Copy exactly the lines from the start of the data below through the one that carries "on one side.", and only those.

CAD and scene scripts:
========================================
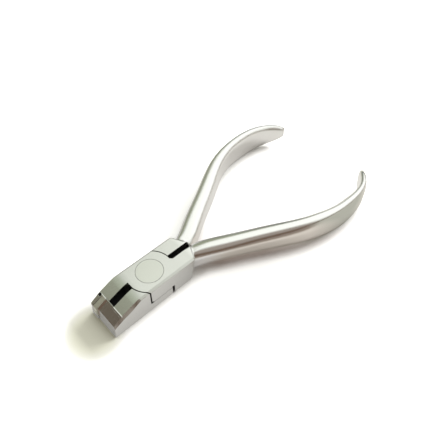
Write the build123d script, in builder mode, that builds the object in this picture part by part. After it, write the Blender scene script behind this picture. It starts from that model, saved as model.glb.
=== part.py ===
"""Lap-joint orthodontic pliers of the distal end cutter kind, closed and lying on one side.

Millimetres. The origin is on the pivot axis in the plane of the head's underside.
The nose points to -Y, the handles run to +Y, +X is the side of the right jaw, +Z is up.
"""

import os
from math import cos, radians, sin

from build123d import *

# Head block
head_width = 13.2
head_thickness = 10.5
top_chamfer = 0.77
bottom_chamfer = 0.62
heel_reach = 17.5
heel_half_slot = 1.0
heel_skew = 27.5
heel_lean = 8
heel_corner_radius = 1.3

# Lap joint
lap_height = 3.9
lap_gap = 0.06
upper_lap_radius = 8.05
lower_lap_radius = 7.65
upper_shoulder_gap = 0.3
lower_shoulder_gap = 0.55
hollow_relief = 0.5

# Jaws
nose_reach = 19.2
nose_lean = 0.45
left_nose_lead = 0.5
platform_start = 9.0
platform_drop = 2.6
platform_blend = 12.0
bevel_length = 3.35
bevel_foot = 5.65
side_bevel_inset = 0.7
side_bevel_lead = 0.4
side_bevel_start_drop = 0.77
side_bevel_knee_length = 3.35
side_bevel_knee_drop = 1.5
side_bevel_toe_drop = 1.3
left_bevel_share = 0.35
nose_corner_radius = 0.7

# Parting of the jaws at the nose and the slots behind it
parting_rear = 2.6
parting_front = 2.95
jaw_gap = 0.05
bar_depth = 3.6
bar_gap = 0.1
front_slot_left = -1.3
front_slot_right = 1.45
front_slot_web = 1.15
rear_slot_left = -0.7
rear_slot_right = 1.45
rear_slot_web = 0.8

# Rivet
rivet_radius = 4.65
rivet_head_height = 3.4
shank_radius = 3.1
foot_radius = 4.2
foot_height = 1.6
press_clearance = 0.02
turning_clearance = 0.05

# Cutting inserts, slit and notch in the tips
insert_clearance = 0.02
insert_seat_height = 2.2
insert_raise = 0.22
insert_length = 3.3
left_insert_width = 1.65
left_insert_flare = 0.3
right_insert_width = 0.9
leaf_thickness = 0.26
leaf_drop = 0.5
leaf_length = 2.3
notch_width = 1.0
notch_length = 0.9
notch_depth = 1.3
notch_setback = 3.0
notch_inset = 1.0

# Handles: the middle line bows out from the neck, and the section widens and deepens along it
handle_length = 77.8
handle_bow = 27.5
neck_depth = 2.5
neck_offset = 2.85
# Share of the bow, share of the length, then the middle's height, the width and half the height
handle_stations = [
    (0, 0, 5.4, 5.3, 4.4),
    (0.099, 0.085, 6.2, 7.0, 4.45),
    (0.314, 0.199, 6.9, 6.8, 4.5),
    (0.517, 0.311, 7.1, 6.6, 4.9),
    (0.753, 0.436, 7.4, 6.1, 5.35),
    (0.919, 0.560, 7.2, 5.2, 5.9),
    (1, 0.685, 6.6, 4.2, 6.3),
    (1, 0.809, 6.3, 3.6, 6.2),
    (0.903, 0.918, 6.3, 3.0, 5.2),
    (0.777, 0.976, 6.7, 2.4, 3.7),
    (0.712, 1, 7.05, 1.6, 2.2),
]
# Upper rim of the section from the inner face to the ridge, as shares of half its width and half height:
# the first three points lie on the inner rounding, the last three on the curved flank
section_rim = [
    (1, 0.55),
    (0.94, 0.70),
    (0.82, 0.82),
    (0.36, 0.945),
    (-0.38, 0.965),
    (-0.56, 0.885),
    (-0.77, 0.66),
    (-0.93, 0.36),
]
neck_overlap = 5.0

half_width = head_width / 2
left_reach = nose_reach + left_nose_lead
platform_end = nose_reach - bevel_length
side_bevel_knee = platform_end - side_bevel_knee_length
bar_rear = nose_reach - bar_depth
insert_rear = nose_reach - insert_length
leaf_rear = nose_reach - leaf_length
notch_y = -nose_reach + notch_setback
notch_x = -half_width + notch_inset
platform_front_height = head_thickness - platform_drop
bevel_slope = (platform_front_height - bevel_foot) / (nose_reach - platform_end)
lap_floor = lap_height - lap_gap / 2
lap_roof = lap_height + lap_gap / 2
upper_hollow_radius = upper_lap_radius + upper_shoulder_gap
lower_hollow_radius = lower_lap_radius + lower_shoulder_gap
spare = 2.0


def bevel_height(reach):
    """Height of the front bevel at a distance ahead of the pivot."""
    return bevel_foot + bevel_slope * (nose_reach - reach)


def platform_height(reach):
    """Height of the platform's plane at a distance ahead of the pivot."""
    return head_thickness - platform_drop * (reach - platform_start) / (platform_end - platform_start)


def parting_at(reach):
    """Distance of the parting line to the left of the middle, at a distance ahead of the pivot."""
    share = (reach - bar_rear) / (nose_reach - bar_rear)
    return parting_rear + (parting_front - parting_rear) * share


def left_insert_edge(reach):
    """Distance of the left insert's outer side from the middle, at a distance ahead of the pivot."""
    flare = left_insert_flare * (reach - insert_rear) / (left_reach - insert_rear)
    return parting_at(reach) + jaw_gap + left_insert_width + flare


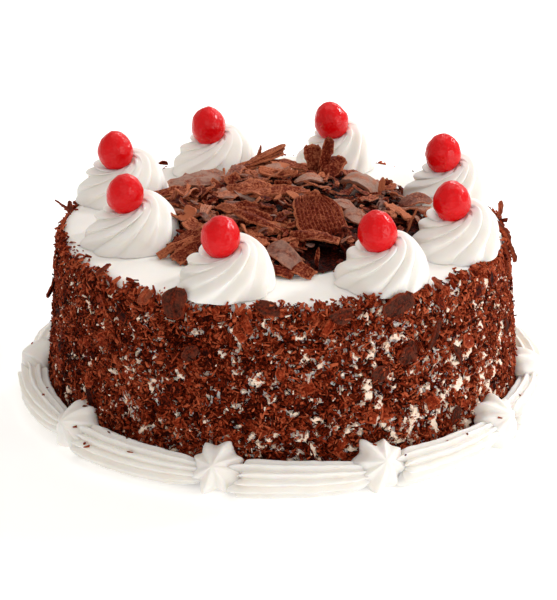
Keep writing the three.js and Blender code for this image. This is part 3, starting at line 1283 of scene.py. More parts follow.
@dataclass
class GratedSide:
    """The gratings pressed on the side: a rough bed in painted shade, and slivers, chips, curls, crumbs and
    flakes on it.

    Attributes:
        coverage: How thickly they lie.
        columns: Faces round the bed.
        sheet_depth_mm: How far the bed, or the cream between, can be raised.
        sunk_mm: How far it is sunk in the coat before that.
        sticks_from: The thickness from which the gratings stick.
        bed_from: The thickness from which the bed shows, and below which the cream between does.
        path_end: Where the flakes that stand out stop following the rim, and stand higher instead, in mm.
        marked: The flakes that stand out.
    """

    coverage: Coverage = field(default_factory=Coverage)
    columns: int = 640
    sheet_depth_mm: float = 2.8
    sunk_mm: float = 1.1
    sticks_from: float = 0.02
    bed_from: float = 0.06
    path_end: float = 79.5
    marked: tuple[WallFlake, ...] = tuple(starmap(WallFlake, (
        (243.8, 76.5, 13.5, 12.0, 84, 6, 0.30, 2.6),
        (235.5, 76.3, 8.0, 5.0, 60, 24, 0.95, 2.8),
        (298.0, 75.0, 15.0, 15.0, 20, 10, 0.22, 3.0),
        (310.8, 79.0, 6.5, 3.6, 90, 0, 0.85, 2.2),
        (350.0, 77.0, 22.0, 3.0, 88, 0, 0.5, 2.4),
        (344.0, 72.0, 15.0, 2.6, 84, 4, 0.35, 2.6),
        (315.5, 46.0, 11.0, 4.0, 118, 14, 0.1, 2.6),
        (308.2, 58.5, 14.0, 4.0, 62, 8, 0.22, 2.4),
        (300.4, 53.5, 11.0, 9.0, 40, 4, 0.28, 2.2),
        (293.3, 47.1, 10.0, 7.0, 30, 6, 0.25, 2.2),
        (340.7, 44.0, 10.5, 4.4, 92, 0, 0.02, 2.6),
        (230.1, 64.6, 8.0, 6.0, 60, 14, 0.05, 1.4),
        (283.5, 73.9, 11.0, 8.0, 10, 6, 0.3, 2.2),
        (266.4, 77.5, 11.0, 7.0, 160, 10, 0.28, 2.4),
        (219.2, 80.0, 8.0, 3.0, 84, 0, 0.55, 2.2),
        (248.0, 56.3, 9.0, 7.0, 35, 4, 0.3, 2.2),
        (314.3, 18.6, 8.0, 7.0, 70, 4, 0.08, 2.2),
        (174.0, 79.2, 9.5, 1.8, 270, 0, 0.30, 5.5, 73),
        (170.0, 79.2, 5.0, 4.5, 80, 70, 0.45, 3.0, 60),
        (188.0, 54.0, 12.0, 4.0, 300, 20, 0.15, 2.8, 32),
        # Painted light: the flake at bearing 6 has a raised tone, as if lit, though its face is turned from the
        # lights.
        (6.0, 79.2, 8.0, 4.2, 98, -62, 0.85, 4.0, 60),
        (126.0, 80.0, 6.5, 2.5, 20, 20, 0.30, 1.8, 12),
    )))

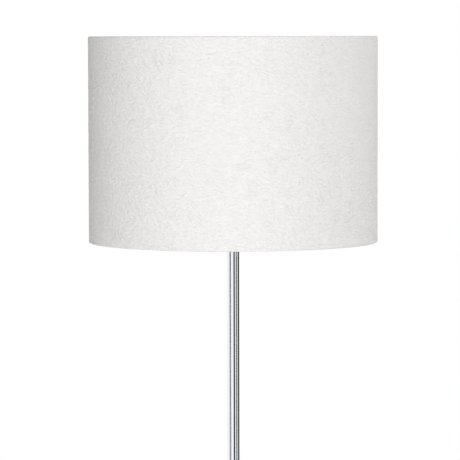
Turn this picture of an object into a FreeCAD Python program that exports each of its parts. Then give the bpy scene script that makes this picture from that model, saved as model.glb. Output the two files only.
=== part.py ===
"""Tripod floor lamp. Three slim chromed rods stand side by side round a wire tube as one narrow stem.

Near the floor they splay into three legs on rubber feet. A hub on top of the rods carries a switched
lampholder, a bulb and a fabric drum shade, which sits on the lampholder's flange under its ring.

Millimetres. +Z is up, the origin is on the floor, on the stem's axis, and -Y is the front.
One leg points to the front, the other two to the back right and the back left.
"""
import FreeCAD
import Part
import math
import os

# ---- driving sizes ------------------------------------------------------------------------------
OVERALL_HEIGHT = 1550.0
SHADE_DIAMETER = 450.0
SHADE_HEIGHT = 320.0

ROD_DIAMETER = 6.5            # the three stem rods and the legs below them
ROD_CIRCLE_RADIUS = 7.5       # rod centres from the stem's axis
WIRE_TUBE_OUTER = 6.0         # central tube that hides the lead
WIRE_TUBE_INNER = 5.0

FOOT_CIRCLE_RADIUS = 206.0    # where a leg's axis meets the floor
LEG_ANGLE = 32.0              # degrees from the vertical
LEG_BEND_RADIUS = 200.0
LEG_END_LIFT = 5.0            # height of the bar's end, inside its foot
LEG_DIRECTIONS = {"front": -90.0, "back_right": 30.0, "back_left": 150.0}

COUPLING_MIDDLE = 640.0       # height of the joint between the stem rods and the legs
COUPLING_LENGTH = 44.0
COLLAR_DIAMETER = 30.0
SPLAY_COLLAR_LENGTH = 18.0
HUB_DIAMETER = 36.0
HUB_LENGTH = 20.0
HUB_ROD_DEPTH = 13.0
HUB_TUBE_DEPTH = 13.0
DRUM_CHAMFER = 1.0

SLIDE_FIT = 0.03              # radial room of a rod or tube in its bore
BUTT_GAP = 0.4                # between two rod ends in the coupling
SET_SCREW_DIAMETER = 4.0
SET_SCREW_SOCKET = 2.0        # across flats
SET_SCREW_RECESS = 0.3
SCREW_FIT = 0.05

CORD_BORE = 4.4               # hole in the gland, for a thin round lead
GLAND_LENGTH = 24.0
GLAND_SOCKET_DEPTH = 12.0

NIPPLE_DIAMETER = 10.0
NIPPLE_BORE = 7.5
NIPPLE_NUT_HEIGHT = 3.0
HOLDER_DIAMETER = 37.0
HOLDER_WALL = 1.5
CAP_HEIGHT = 21.0
CAP_NECK = 5.0
SWITCH_HEIGHT = 20.0
FLANGE_DIAMETER = 47.0
FLANGE_THICKNESS = 2.0
SKIRT_HEIGHT = 36.0
SKIRT_BORE = 34.4
THREAD_DIAMETER = 39.2        # outside thread of the skirt, for the shade ring
THREAD_PITCH = 2.5
THREAD_DEPTH = 0.7
INSERT_HEIGHT = 9.0
SHADE_RING_DIAMETER = 53.0
SHADE_RING_HEIGHT = 9.0
SHADE_RING_RIBS = 24
BAR_DIAMETER = 5.0
BAR_LENGTH = 60.0
BAR_TRAVEL = 6.0

BULB_DIAMETER = 60.0
BULB_LENGTH = 108.0
CAP_THREAD_RADIUS = 13.2      # crest of the round thread on the bulb's cap
CAP_THREAD_PITCH = 3.62
CAP_THREAD_DEPTH = 0.9
CAP_THREAD_TURNS = 4

COVER_THICKNESS = 0.6
LINER_THICKNESS = 0.4
HEM_TUCK = 1.4                # how far the hem comes back past the wire's middle
RING_WIRE = 3.5
SPOKE_WIRE = 4.0
SPOKE_BEND_RADIUS = 30.0
SPOKE_DIRECTIONS = (90.0, 210.0, 330.0)
SPIDER_HOLE = 42.0
SPIDER_RING_DIAMETER = 58.0
SPIDER_RING_THICKNESS = 2.5
SEAT_GAP = 0.2                # between the flange, the spider's ring and the shade ring

# ---- heights and radii worked out from them -----------------------------------------------------
SHADE_RADIUS = SHADE_DIAMETER / 2
SHADE_TOP = OVERALL_HEIGHT
SHADE_BOTTOM = OVERALL_HEIGHT - SHADE_HEIGHT

HUB_BOTTOM = SHADE_BOTTOM - HUB_LENGTH / 2
HUB_TOP = HUB_BOTTOM + HUB_LENGTH
NUT_TOP = HUB_TOP + NIPPLE_NUT_HEIGHT
CAP_TOP = NUT_TOP + CAP_HEIGHT
SWITCH_TOP = CAP_TOP + SWITCH_HEIGHT
FLANGE_TOP = SWITCH_TOP + FLANGE_THICKNESS
SKIRT_TOP = FLANGE_TOP + SKIRT_HEIGHT
INSERT_TOP = SWITCH_TOP + INSERT_HEIGHT
SPIDER_Z = FLANGE_TOP + SEAT_GAP
SPIDER_TOP = SPIDER_Z + SPIDER_RING_THICKNESS
BAR_Z = CAP_TOP + SWITCH_HEIGHT / 2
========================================
> **Complete response**:
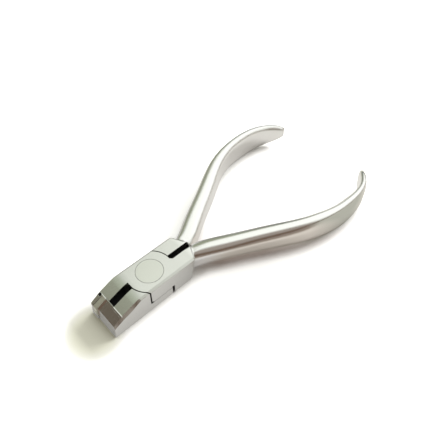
Write the build123d script, in builder mode, that builds the object in this picture part by part. After it, write the Blender scene script behind this picture. It starts from that model, saved as model.glb.
=== part.py ===
"""Lap-joint orthodontic pliers of the distal end cutter kind, closed and lying on one side.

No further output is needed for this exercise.